Dynamic temporal neural patterns based on multichannel LFPs Identify different brain states during anesthesia in pigeons: comparison of three anesthetics.

Abstract

Anesthetic-induced brain activity study is crucial in avian cognitive-, consciousness-, and sleep-related research. However, the neurobiological mechanisms underlying the generation of brain rhythms and specific connectivity of birds during anesthesia are poorly understood. Although different kinds of anesthetics can be used to induce an anesthesia state, a comparison study of these drugs focusing on the neural pattern evolution during anesthesia is lacking. Here, we recorded local field potentials (LFPs) using a multi-channel micro-electrode array inserted into the nidopallium caudolateral (NCL) of adult pigeons (Columba livia) anesthetized with chloral hydrate, pelltobarbitalum natricum or urethane.

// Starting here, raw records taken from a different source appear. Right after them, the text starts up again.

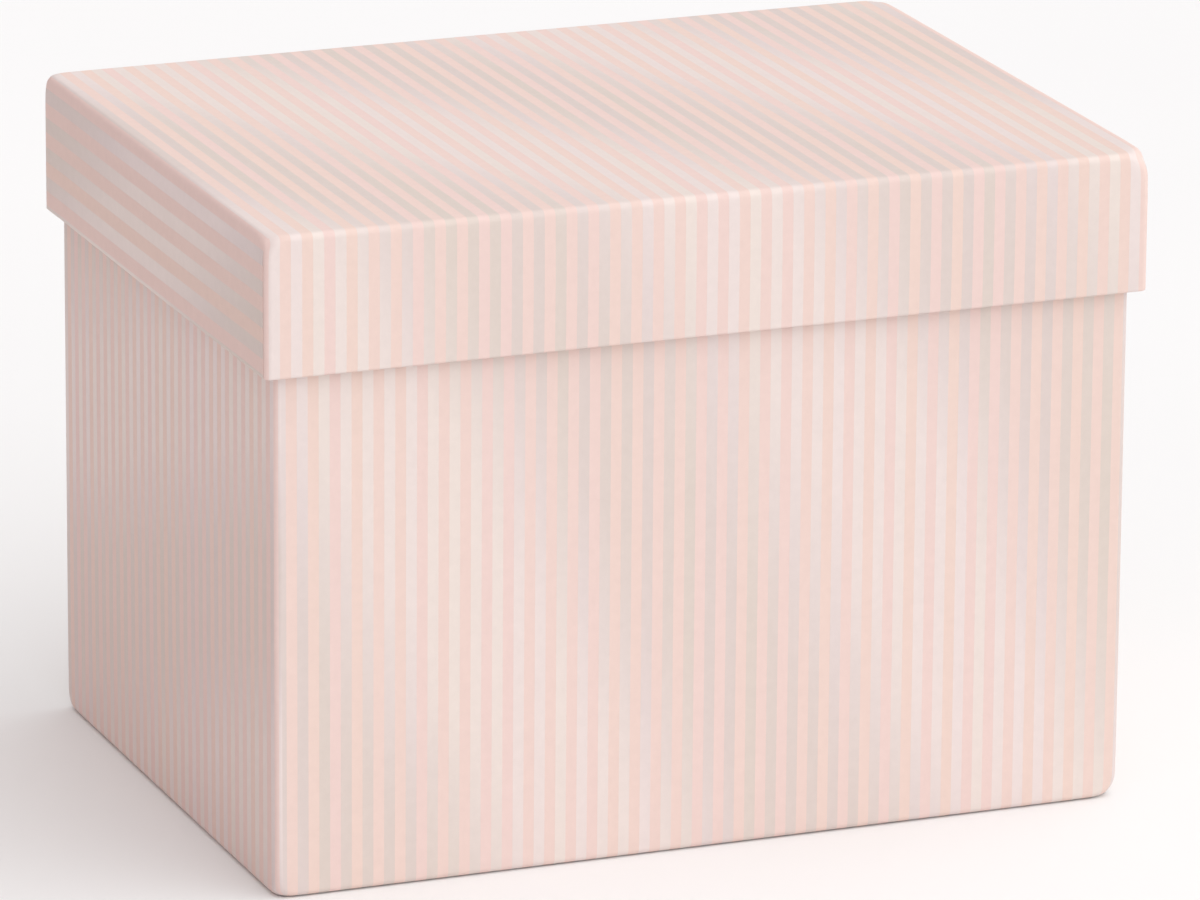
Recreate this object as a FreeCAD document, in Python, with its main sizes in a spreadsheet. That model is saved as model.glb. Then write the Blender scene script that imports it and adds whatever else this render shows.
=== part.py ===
import FreeCAD, Part
import os

import Sketcher

# A rectangular rigid storage box with a lift-off lid, in millimetres.
# +X runs along the front, +Y runs to the back and +Z is up. The origin is the
# bottom centre. Each half is a tray of greyboard panels with mitred upright
# edges, paper stays on those edges, a paper lining inside and a paper wrap
# outside. The lid is the same tray upside down, larger all round, and its
# lining rests on the base's rim.

SIZES = [
    ("base_length", 240.0),  # base along X, over the wrap
    ("base_depth", 172.0),  # base along Y, over the wrap
    ("total_height", 180.0),  # closed box, floor to lid top
    ("lid_skirt", 38.0),  # outside height of the lid
    ("lid_overhang", 3.7),  # lid beyond the base, on each side
    ("board", 2.0),  # greyboard
    ("cover", 0.3),  # wrap paper with its glue, outside the board
    ("paper", 0.2),  # lining, underside sheet, and wrap turned in
    ("edge_radius", 1.8),  # outside radius of the covered edges
    ("corner_nip", 4.0),  # board taken off each closed corner, along its diagonal
    ("turn_in", 15.0),  # wrap folded inside the mouth and under the floor
    ("stay_paper", 0.12),  # corner stay thickness
    ("stay_leg", 15.0),  # corner stay width on each wall
    ("stay_margin", 8.0),  # board left bare above and below a stay
    ("sheet_inset", 4.0),  # underside sheet back from the base's edges
]

WALL_TURNS = {"front": 0, "right": 90, "back": 180, "left": 270}
CORNERS = {"front_left": (-1, -1), "front_right": (1, -1), "back_right": (1, 1), "back_left": (-1, 1)}
RECTANGLE = [(-1, -1), (1, -1), (1, 1), (-1, 1)]

doc = FreeCAD.newDocument("storage_box")
dims = doc.addObject("Spreadsheet::Sheet", "dims")
for row, (alias, value) in enumerate(SIZES, start=1):
    dims.set(f"A{row}", alias)
    dims.set(f"B{row}", str(value))
    dims.setAlias(f"B{row}", alias)
doc.recompute()

pieces = []


def piece(item):
    """Mark an object as one physical piece, labelled with its own name."""
    item.Label = item.Name
    pieces.append(item)
    return item


def shrunk(size, *layers):
    """Formula for a size less the named layers on both sides."""
    return "(" + " - ".join([size] + [f"2 * dims.{layer}" for layer in layers]) + ")"


def level(height, sign, *layers):
    """Formula for a height moved by the named layers, up for + and down for -."""
    return "(" + f" {sign} ".join([height] + [f"dims.{layer}" for layer in layers]) + ")"


def draw_rectangle(sketch, key, half_size, length, depth):
    """Draw a rectangle about the sketch's origin and bind its two sizes."""
    first = sketch.GeometryCount
    points = [FreeCAD.Vector(x * half_size, y * half_size, 0) for x, y in RECTANGLE]
    for i in range(4):
        sketch.addGeometry(Part.LineSegment(points[i], points[(i + 1) % 4]))
    for i in range(4):
        sketch.addConstraint(Sketcher.Constraint("Coincident", first + i, 2, first + (i + 1) % 4, 1))
        direction = "Vertical" if i % 2 else "Horizontal"
        sketch.addConstraint(Sketcher.Constraint(direction, first + i))
    sketch.addConstraint(Sketcher.Constraint("Symmetric", first, 1, first + 2, 1, -1, 1))
    spans = [("DistanceX", first, f"{key}_length", length), ("DistanceY", first + 1, f"{key}_depth", depth)]
    for kind, edge, name, formula in spans:
        number = sketch.addConstraint(Sketcher.Constraint(kind, edge, 1, edge, 2, 2.0 * half_size))
        sketch.renameConstraint(number, name)
        sketch.setExpression(f"Constraints.{name}", formula)


def panel(name, length, depth, low, high, hollow=None):
    """A body padded from a centred rectangle, less the rectangle hollow if one is given."""
    body = doc.addObject("PartDesign::Body", name)
    sketch = body.newObject("Sketcher::SketchObject", f"{name}_outline")
    plane = next(item for item in body.Origin.OriginFeatures if item.Role == "XY_Plane")
    sketch.AttachmentSupport = [(plane, "")]
    sketch.MapMode = "FlatFace"
    sketch.setExpression("AttachmentOffset.Base.z", low)
    draw_rectangle(sketch, "outer", 100.0, length, depth)
    if hollow:
        draw_rectangle(sketch, "inner", 50.0, *hollow)
    pad = body.newObject("PartDesign::Pad", f"{name}_pad")
    pad.Profile = sketch
    pad.setExpression("Length", f"{high} - {low}")
    return body


def rounded_block(name, length, depth, low, high, radius, closed=None):
    """A solid block with rounded upright edges, and rounded edges round the closed height too."""
    body = panel(name, length, depth, low, high)
    doc.recompute()
    pad = body.Tip
    box = pad.Shape.BoundBox
    closed_height = {"below": box.ZMin, "above": box.ZMax}.get(closed)
    names = []
    for number, edge in enumerate(pad.Shape.Edges, start=1):
        upright = edge.BoundBox.ZLength > 1.0
        on_closed_face = closed is not None and abs(edge.CenterOfMass.z - closed_height) < 0.01
        if upright or on_closed_face:
            names.append(f"Edge{number}")
    fillet = body.newObject("PartDesign::Fillet", f"{name}_edges")
    fillet.Base = (pad, names)
    fillet.setExpression("Radius", radius)
    return body


def joined(kind, name, base, tool):
    """A Part::Cut or Part::Common of two objects."""
    item = doc.addObject(kind, name)
    item.Base = base
    item.Tool = tool
    return item


def nipped_block(name, length, depth, low, high, closed):
    """The block that bounds the boards, with its four closed corners taken off flat.

    The nipped corners let the paper fold over them without splitting.
    """
    block = rounded_block(name, length, depth, low, high, "dims.edge_radius - dims.cover", closed)
    closed_height, closed_side = (low, -1) if closed == "below" else (high, 1)
    upward = FreeCAD.Vector(0, 0, 1)
    nips = doc.addObject("Part::MultiFuse", f"{name}_nips")
    cutters = []
    for where, (side_x, side_y) in CORNERS.items():
        cutter = doc.addObject("Part::Cylinder", f"{name}_nip_{where}")
        outward = FreeCAD.Vector(side_x, side_y, closed_side)
        cutter.Placement = FreeCAD.Placement(FreeCAD.Vector(), FreeCAD.Rotation(upward, outward))
        cutter.setExpression("Radius", "3 * dims.corner_nip")
        cutter.setExpression("Height", "2 * dims.corner_nip")
        corner = (f"{side_x} * {length} / 2", f"{side_y} * {depth} / 2", closed_height)
        for axis, start, side in zip("xyz", corner, (side_x, side_y, closed_side)):
            cutter.setExpression(f"Placement.Base.{axis}", f"{start} - {side} * dims.corner_nip / sqrt(3)")
        cutters.append(cutter)
    nips.Shapes = cutters
    return joined("Part::Cut", f"{name}_nipped", block, nips)


def wall_board(name, turn, width, distance, low, high, block):
    """One wall with mitred ends, its outer edges rounded by the board block.

    width is the wall's outer length and distance is the block's size across it.
    """
    wedge = doc.addObject("Part::Wedge", f"{name}_mitred")
    formulas = {
        "Xmin": f"-{width} / 2",
        "Xmax": f"{width} / 2",
        "X2min": f"-{width} / 2 + dims.board",
        "X2max": f"{width} / 2 - dims.board",
        "Ymin": f"-{distance} / 2",
        "Ymax": f"-{distance} / 2 + dims.board",
        "Zmin": low,
        "Z2min": low,
        "Zmax": high,
        "Z2max": high,
    }
    for size, formula in formulas.items():
        wedge.setExpression(size, formula)
    wedge.Placement = FreeCAD.Placement(FreeCAD.Vector(), FreeCAD.Rotation(FreeCAD.Vector(0, 0, 1), turn))
    return piece(joined("Part::Common", name, wedge, block))


def sheet_within(name, block, *sizes, **options):
    """A flat sheet, or a ring of them, kept clear of the block's nipped corners."""
    return piece(joined("Part::Common", name, panel(f"{name}_blank", *sizes, **options), block))


def corner_stay(name, side_x, side_y, length, depth, low, high, layer):
    """The part of a thin layer round the boards that lies at one upright edge."""
    corner = doc.addObject("Part::Box", f"{name}_corner")
    corner.setExpression("Length", "dims.stay_leg")
    corner.setExpression("Width", "dims.stay_leg")
    corner.setExpression("Height", f"{high} - {low}")
    for axis, side, size in (("x", side_x, length), ("y", side_y, depth)):
        start = f"{size} / 2 - dims.stay_leg" if side > 0 else f"-{size} / 2"
        corner.setExpression(f"Placement.Base.{axis}", start)
    corner.setExpression("Placement.Base.z", low)
    return piece(joined("Part::Common", name, layer, corner))


def build_tray(name, panel_name, length, depth, low, high, closed):
    """Make the boards, stays, linings and wrap of one half of the box.

    low and high bound the wrap's outside. closed says which of them the panel
    closes, below or above, and the mouth is at the other.
    """
    below = closed == "below"
    inward, outward = ("+", "-") if below else ("-", "+")
    shut, mouth = (low, high) if below else (high, low)

    def between(near_shut, near_mouth):
        return (near_shut, near_mouth) if below else (near_mouth, near_shut)

    panel_face = level(shut, inward, "cover")
    panel_back = level(shut, inward, "cover", "board")
    lining_back = level(shut, inward, "cover", "board", "paper")
    board_end = level(mouth, outward, "cover")
    fold_end = level(mouth, outward, "turn_in")
    boards = [shrunk(size, "cover") for size in (length, depth)]
    inner = [shrunk(size, "cover", "board") for size in (length, depth)]
    lined = [shrunk(size, "cover", "board", "paper") for size in (length, depth)]
    clear = [shrunk(size, "cover", "board", "paper", "paper") for size in (length, depth)]

    board_span = between(panel_face, board_end)
    block = nipped_block(f"{name}_board_block", *boards, *board_span, closed)
    for side, turn in WALL_TURNS.items():
        width, distance = boards if turn % 180 == 0 else boards[::-1]
        wall_board(f"{name}_{side}_board", turn, width, distance, *board_span, block)
    sheet_within(f"{name}_{panel_name}_board", block, *inner, *between(panel_face, panel_back))

    stay_low = level(board_span[0], "+", "stay_margin")
    stay_high = level(board_span[1], "-", "stay_margin")
    outside = [f"({size} + 2 * dims.stay_paper)" for size in boards]
    stay_radius = "dims.edge_radius - dims.cover + dims.stay_paper"
    stay_block = rounded_block(f"{name}_stay_block", *outside, stay_low, stay_high, stay_radius)
    layer = joined("Part::Cut", f"{name}_stay_layer", stay_block, block)
    stays = [
        corner_stay(f"{name}_corner_stay_{where}", *sides, *outside, stay_low, stay_high, layer)
        for where, sides in CORNERS.items()
    ]

    sheet_within(f"{name}_wall_liner", block, *inner, *between(panel_back, board_end), hollow=lined)
    sheet_within(f"{name}_{panel_name}_liner", block, *lined, *between(panel_back, lining_back))

    # The wrap is what is left of the whole outside once the boards, the room
    # inside its turned-in edge and the stays are taken away.
    envelope = rounded_block(f"{name}_envelope", length, depth, low, high, "dims.edge_radius", closed)
    turned_room = panel(f"{name}_turned_room", *lined, *between(fold_end, mouth))
    filling = joined("Part::Cut", f"{name}_filling", block, turned_room)
    skin = joined("Part::Cut", f"{name}_skin", envelope, filling)
    opening = panel(f"{name}_mouth", *clear, *between(fold_end, mouth))
    removed = [opening] + stays
    if below:
        window = [shrunk(size, "turn_in") for size in (length, depth)]
        removed.append(panel(f"{name}_window", *window, *between(shut, panel_face)))
    for number, tool in enumerate(removed[:-1], start=1):
        skin = joined("Part::Cut", f"{name}_skin_{number}", skin, tool)
    piece(joined("Part::Cut", f"{name}_wrap", skin, removed[-1]))


def build_underside_sheet():
    """The sheet under the floor, which the box stands on and which hides the wrap's edge."""
    size = [shrunk(f"dims.{side}", "sheet_inset") for side in ("base_length", "base_depth")]
    piece(panel("base_underside_sheet", *size, "0", "dims.paper"))


def check(item):
    """Stop if an object failed to recompute."""
    if "Invalid" in item.State or "Error" in item.State:
        raise RuntimeError(f"{item.Name} did not recompute: {item.State}")


RIM = level("dims.total_height", "-", "cover", "board", "paper")
LID_LENGTH = "(dims.base_length + 2 * dims.lid_overhang)"
LID_DEPTH = "(dims.base_depth + 2 * dims.lid_overhang)"
LID_BOTTOM = level("dims.total_height", "-", "lid_skirt")

build_underside_sheet()
build_tray("base", "floor", "dims.base_length", "dims.base_depth", "dims.paper", RIM, "below")
build_tray("lid", "top", LID_LENGTH, LID_DEPTH, LID_BOTTOM, "dims.total_height", "above")
doc.recompute()

for item in doc.Objects:
    check(item)
for item in pieces:
    if item.Shape.isNull() or not item.Shape.isValid():
        raise RuntimeError(f"{item.Label} has no valid shape")

os.makedirs("parts", exist_ok=True)
for item in pieces:
    item.Shape.exportStep(f"parts/{item.Label}.step")
    box = item.Shape.BoundBox
    print(
        f"{item.Label:32s} solids {len(item.Shape.Solids)} volume {item.Shape.Volume:10.1f}"
        f"  z {box.ZMin:7.2f} to {box.ZMax:7.2f}"
    )
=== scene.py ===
# Looks of a striped storage box with a lift-off lid, in metres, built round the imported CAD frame.
# +X runs along the front, +Y to the back and +Z up. The boards and corner stays stay as the CAD
# has them. Every paper layer is modelled again here: wraps with folded edges, turned-in flaps and
# overlaps, and the linings inside.

import math

import bmesh
import bpy
import numpy as np
from mathutils import Euler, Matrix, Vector, noise


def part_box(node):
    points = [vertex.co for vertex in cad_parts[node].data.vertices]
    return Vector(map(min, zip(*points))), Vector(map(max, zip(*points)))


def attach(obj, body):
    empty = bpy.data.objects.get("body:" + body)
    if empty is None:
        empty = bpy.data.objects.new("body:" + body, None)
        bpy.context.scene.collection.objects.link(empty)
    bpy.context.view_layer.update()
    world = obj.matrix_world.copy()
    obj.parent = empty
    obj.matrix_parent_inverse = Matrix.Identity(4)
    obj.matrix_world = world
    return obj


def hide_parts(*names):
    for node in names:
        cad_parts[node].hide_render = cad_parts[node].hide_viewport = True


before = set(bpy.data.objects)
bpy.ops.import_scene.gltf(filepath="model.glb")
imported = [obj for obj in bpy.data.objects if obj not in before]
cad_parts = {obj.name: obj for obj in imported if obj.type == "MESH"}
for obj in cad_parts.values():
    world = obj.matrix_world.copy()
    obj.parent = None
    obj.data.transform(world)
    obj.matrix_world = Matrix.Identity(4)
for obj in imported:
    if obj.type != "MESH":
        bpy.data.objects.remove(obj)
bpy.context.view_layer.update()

MM = 0.001

# ---------------------------------------------------------------------------
# Sizes, from the frame
# ---------------------------------------------------------------------------

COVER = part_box("base_floor_board")[0].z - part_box("base_wrap")[0].z
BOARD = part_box("base_floor_board")[1].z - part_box("base_floor_board")[0].z
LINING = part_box("base_floor_liner")[1].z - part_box("base_floor_liner")[0].z
WALL = COVER + BOARD + 2 * LINING  # thickness of a wall where the wrap is turned in

EDGE_RADIUS = 1.8 * MM  # covered edges of the boards
RIM_RADIUS = 0.6 * MM  # outer edge of the mouth
FOLD_RADIUS = 0.45 * MM  # inner edge of the mouth
INNER_CORNER = 0.5 * MM  # upright corners inside
TURN_IN = 15.0 * MM  # wrap folded inside the mouth, and under the floor
PAPER = 0.18 * MM  # thickness of the papers
OVERLAP = 13.0 * MM  # tabs and seams where one layer of wrap lies on another
LAYER_LIFT = 0.14 * MM  # how far an overlap stands proud

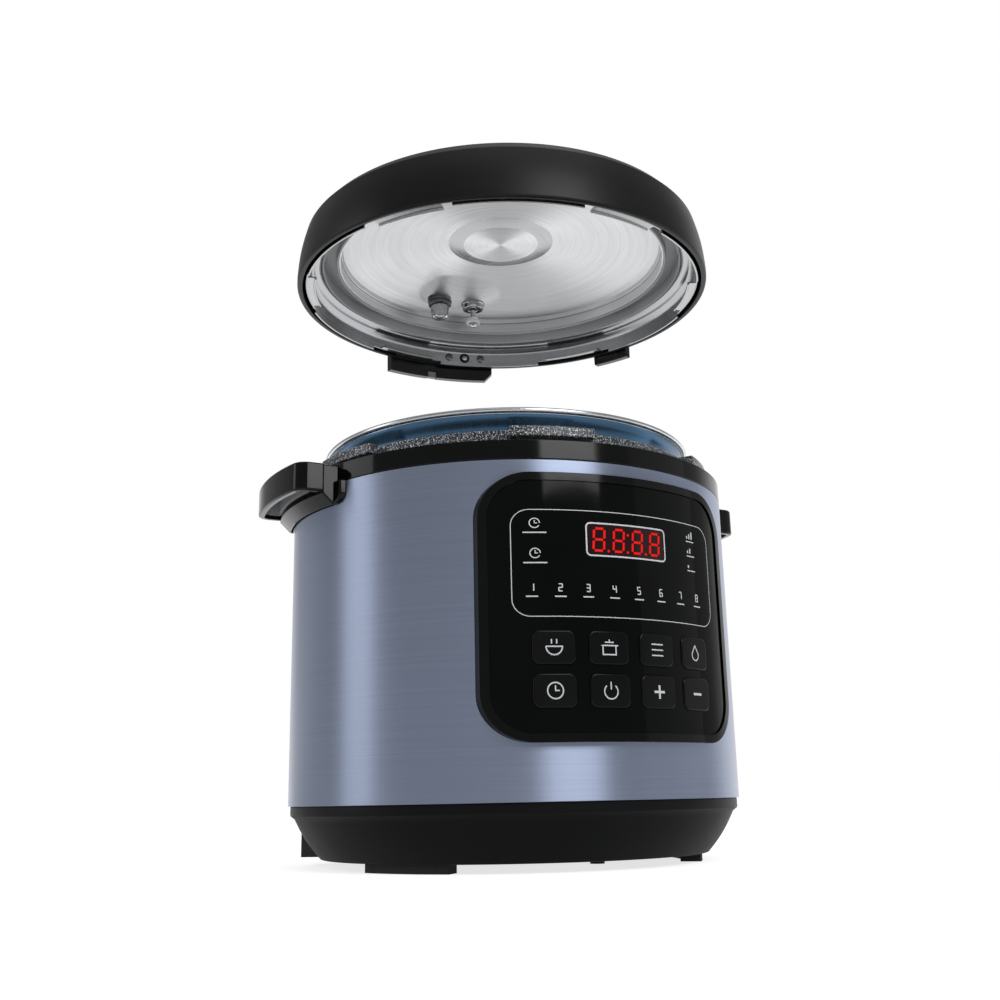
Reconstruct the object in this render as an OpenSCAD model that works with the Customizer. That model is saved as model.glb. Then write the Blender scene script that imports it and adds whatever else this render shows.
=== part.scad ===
// Six litre electric pressure cooker, millimetres, +Z up, standing on its feet at z = 0.
// The pot axis is the Z axis, the control panel faces -Y and the handles lie along +X and -X.
// Angles are in degrees, anticlockwise from +X seen from above. The lid is held above the pot.

/* [Steel band] */
// Outer radius of the steel housing band
body_r = 138; // [136:1:146]
// Sheet thickness of the band
band_wall = 0.8; // [0.5:0.1:1.5]
// Height of the band
band_h = 181.5; // [170:0.5:200]

/* [Base pan] */
// Height of the pan's flat underside above the table
pan_lift = 5; // [4:0.5:8]
// Height of the pan from its underside to the band
pan_h = 31; // [28:0.5:40]
// Radius of the flat underside
pan_foot_r = 118; // [110:1:124]
// Height of the upright lip at the top of the pan
pan_lip_h = 5.5; // [3:0.5:8]
// How far the lip stands back from the band
pan_lip_step = 1.4; // [0.5:0.1:3]
// How far the cone starts back from the lip
pan_cone_step = 2.6; // [1:0.1:5]
// Outward bulge of the cone
pan_bulge = 1.2; // [0.4:0.1:3]
// Wall thickness of the moulded pan
pan_wall = 2.5; // [2:0.1:4]
// Width of one cooling slot in the floor
vent_w = 3; // [2:0.5:5]
// Length of one cooling slot in the floor
vent_len = 26; // [15:1:40]
// Number of cooling slots in the floor
vent_count = 10; // [6:1:14]

/* [Feet] */
// Length of a foot pad along its arc
foot_len = 54; // [30:1:70]
// Radial width of a foot pad
foot_w = 12; // [8:0.5:16]
// Radius of the arc on which the feet lie
foot_r = 108; // [90:1:111]
// Depth that a foot pad is let into the pan
foot_seat = 1.2; // [0.5:0.1:1.8]

/* [Power inlet] */
// Direction of the inlet from the axis
inlet_angle = 143; // [125:1:150]
// Distance from the axis to the inlet's face
inlet_face_r = 131; // [129:0.5:135]
// Width of the inlet housing
inlet_w = 36; // [32:1:44]
// Height of the inlet housing
inlet_h = 27; // [25.5:0.5:29]
// Width of the socket
socket_w = 24; // [22:0.5:26]
// Height of the socket
socket_h = 16.5; // [15:0.5:18]
// Depth of the socket
socket_depth = 18; // [14:1:22]

/* [Top ring] */
// Height of the ring above the band
ring_h = 11.5; // [9:0.5:16]
// Wall thickness of the ring
ring_wall = 3; // [2:0.1:4]
// Edge radius at the top of the ring
ring_edge = 2.2; // [1:0.1:2.8]
// Depth of the ring's skirt inside the band
ring_skirt = 12; // [8:1:24]

/* [Handles] */
// Distance from the axis to the outer face of a handle
handle_r = 161; // [155:1:172]
// Half of the width of a handle
handle_half_w = 41; // [34:1:44]
// Height of the outer grip band
handle_h = 17; // [12:0.5:24]
// Wall thickness of the grip band
handle_wall = 3.6; // [2.5:0.1:5]
// Thickness of the handle's top
handle_top = 3; // [2:0.1:5]
// How far the bracket against the body reaches below the top of the band
bracket_drop = 13; // [8:0.5:20]
// Radial thickness of the bracket
bracket_wall = 3; // [2:0.1:4]
// How far the bracket's shoulder reaches out under the grip
bracket_reach = 9; // [6:0.5:10]
// Corner radius of the grip seen from above
handle_corner = 9; // [5:0.5:12]
// Thickness of the liner plate under the handle's top
liner_t = 1.6; // [1:0.1:3]

/* [Inner pot] */
// Outer radius of the inner pot
inner_pot_r = 112; // [104:0.5:113]
// Sheet thickness of the inner pot
inner_pot_wall = 0.9; // [0.6:0.1:1.5]
// Depth of the inner pot from its rim
inner_pot_depth = 162.5; // [150:0.5:166]
// How far the rim flares out beyond the pot's wall
rim_flare = 5.5; // [4:0.1:5.9]
// Radius of the rolled rim
rim_roll = 1.6; // [1.2:0.1:1.8]
// Height of the rim above the top ring
rim_rise = 25.5; // [24:0.5:30]
// Height of the flared neck
neck_h = 13; // [10:0.5:13.5]
// Radius of the corner between wall and floor
pot_corner = 12; // [8:1:18]

/* [Outer pot] */
// Radial gap between the inner and the outer pot
pot_gap = 1.5; // [1:0.1:2.5]
// Wall thickness of the outer pot
outer_pot_wall = 1.6; // [1.2:0.1:2.5]
// Radial width of the outer pot's flange
flange_w = 6.4; // [6:0.1:8]
// Height of the flange's top above the top ring
flange_rise = 10.7; // [10:0.1:11.5]
// Depth of the space under the inner pot for the heater
heater_space = 27; // [25:0.5:30]

/* [Bayonet] */
// How far a lug stands out of the flange
lug_reach = 9.2; // [8:0.1:9.8]
// Height of a pot lug
lug_h = 6.2; // [5:0.1:6.4]
// Number of lugs
lug_count = 6; // [6:1:6]
// Width of a pot lug in degrees
lug_span = 22; // [16:1:24]
// Direction of the first pot lug
lug_angle = -106; // [-107:1:-104]
// Width of a lid lug in degrees
lid_lug_span = 20; // [14:1:21]
// Direction of the first lid lug
lid_lug_angle = -83; // [-84:1:-81]
// Radial overlap of the lid lugs and the pot lugs
lug_overlap = 3; // [2:0.1:5]
// Radial clearance of the lid skirt round the pot lugs
skirt_gap = 2.7; // [1.5:0.1:3.2]

/* [Lid] */
// Height that the lid is held above its closed place
lid_lift = 145.5; // [100:0.5:160]
// Gap between the closed lid's edge and the top ring
lid_seat_gap = 1; // [0.6:0.1:1.4]
// Sheet thickness of the steel lid
lid_wall = 1.2; // [0.8:0.1:1.6]
// Height of the steel disc's edge above the lid's lower edge
disc_edge_h = 30.5; // [29.5:0.5:33]
// Rise of the steel disc from its edge to its centre
disc_rise = 12; // [8:0.5:13]
// Outer radius of the boss in the middle of the disc
boss_r = 36.5; // [30:0.5:42]
// Radius of the flat of that boss
boss_flat_r = 26; // [18:0.5:28]
// Depth of that boss
boss_drop = 1.8; // [1:0.1:3]
// Gap between the steel skirt and the cover's lip
cover_gap = 2.1; // [1:0.1:3]
// Thickness of the cover's lip
cover_lip = 3.4; // [2.6:0.1:5]
// Wall thickness of the cover
cover_wall = 2.6; // [2:0.1:3.4]
// Height of the cover's band
cover_band_h = 40.5; // [38:0.5:46]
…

Power spectral density (PSD) and functional connectivity analyses were used to measure the dynamic temporal neural patterns in NCL during anesthesia. Neural decoding analysis was adopted to calculate the probability of the pigeon's brain state and the kind of injected anesthetic. In the NCL during anesthesia, we found elevated power activity and functional connectivity at low-frequency bands and depressed power activity and connectivity at high-frequency bands. Decoding results based on the spectral and functional connectivity features indicated that the pigeon's brain states during anesthesia and the injected anesthetics can be effectively decoded. These findings provide an important foundation for future investigations on how different anesthetics induce the generation of specific neural patterns.